I searched a lot online but found no answers.
Thank you
NaN
Posts: 12,028
Threads: 485
Joined: Sep 2016
Nov-26-2020, 10:43 PM
(This post was last modified: Nov-26-2020, 10:44 PM by Larz60+.)
pathlib will return the 'address' of where you want a file to be.
To see if file is there, use exists.
example (untested):
from pathlib import Path
homepath = Path('.')
datapath = homepath / 'data'
datapath.mkdir(exist_ok=True) # make data directory (only if it is not already there)

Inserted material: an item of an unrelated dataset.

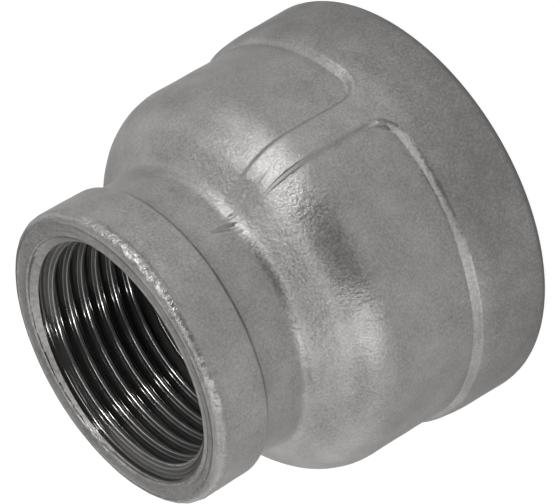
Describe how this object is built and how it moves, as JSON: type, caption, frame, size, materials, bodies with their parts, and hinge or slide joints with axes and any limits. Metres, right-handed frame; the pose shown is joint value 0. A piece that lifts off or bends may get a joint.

myfile = datapath / 'myfile.text'
# check if file exists:
if myfile.exists():
with myfile.open() as fp:
data = myfile.read()
else:
print("myfile.txt does not exist")
Posts: 4,786
Threads: 76
Joined: Jan 2018
Nov-26-2020, 10:47 PM
(This post was last modified: Nov-26-2020, 10:48 PM by Gribouillis.)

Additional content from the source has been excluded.